ECLI:NL:CRVB:2021:2186
Centrale Raad van Beroep
- Hoger beroep
- Rechtspraak.nl
Beoordeling van de arbeidsongeschiktheid van appellante in het kader van de Wet WIA
In deze zaak heeft appellante hoger beroep ingesteld tegen de uitspraak van de rechtbank Oost-Brabant, waarin haar beroep tegen een besluit van het Uwv ongegrond werd verklaard. Appellante had zich ziek gemeld met psychische en lichamelijke klachten en ontving een uitkering op grond van de Werkloosheidswet. Het Uwv beëindigde haar ZW-uitkering en weigerde een WIA-uitkering toe te kennen, omdat zij voor het einde van de wachttijd hersteld was verklaard. De rechtbank oordeelde dat het medisch onderzoek dat aan het besluit ten grondslag lag voldoende zorgvuldig was uitgevoerd en dat appellante voldoende gelegenheid had gehad om haar medische situatie te betwisten.
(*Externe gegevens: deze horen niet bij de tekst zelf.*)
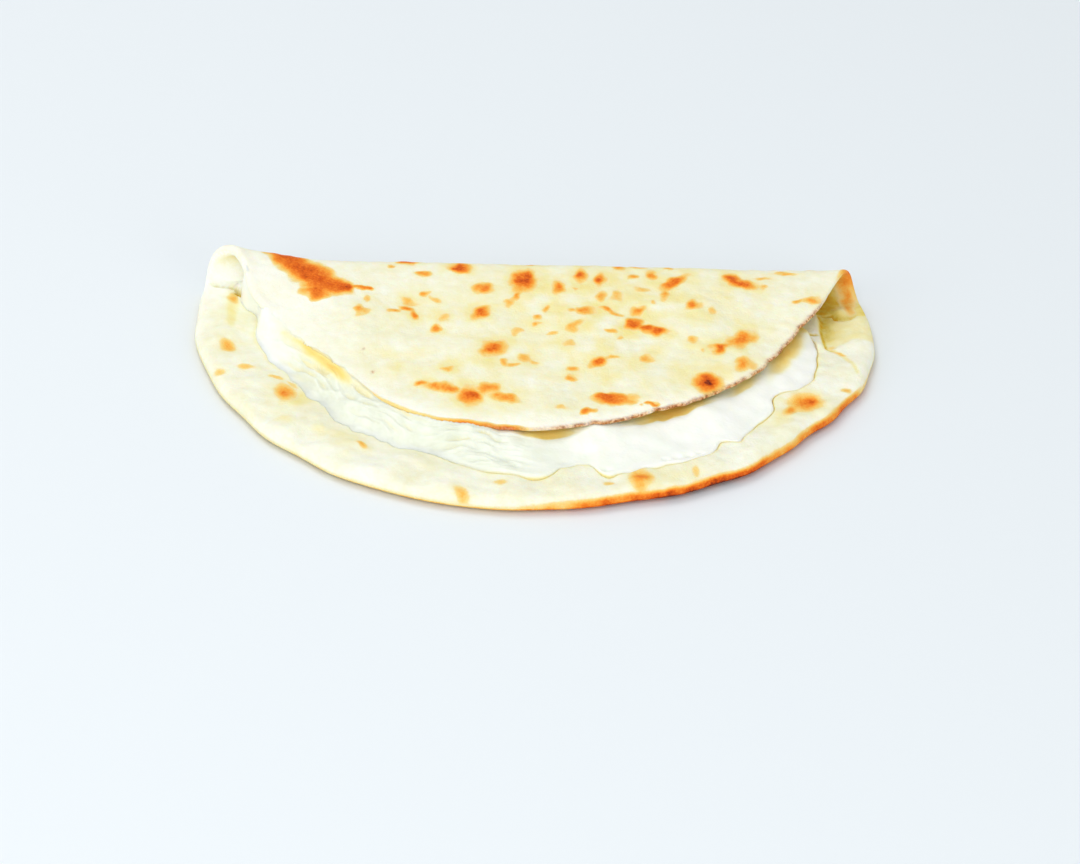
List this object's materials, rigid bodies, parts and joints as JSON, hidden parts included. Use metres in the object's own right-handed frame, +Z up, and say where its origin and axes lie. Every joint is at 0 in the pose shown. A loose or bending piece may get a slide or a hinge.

Appellante voerde in hoger beroep aan dat de rechtbank ten onrechte geen deskundige had benoemd en dat er twijfels waren over de juistheid van de medische beoordeling. De Centrale Raad van Beroep bevestigde de uitspraak van de rechtbank en oordeelde dat er geen aanleiding was om de medische beoordeling in twijfel te trekken. De rechtbank had terecht geoordeeld dat de functies die aan appellante waren voorgelegd, medisch geschikt waren. Het hoger beroep van appellante werd afgewezen en het verzoek om schadevergoeding werd afgewezen.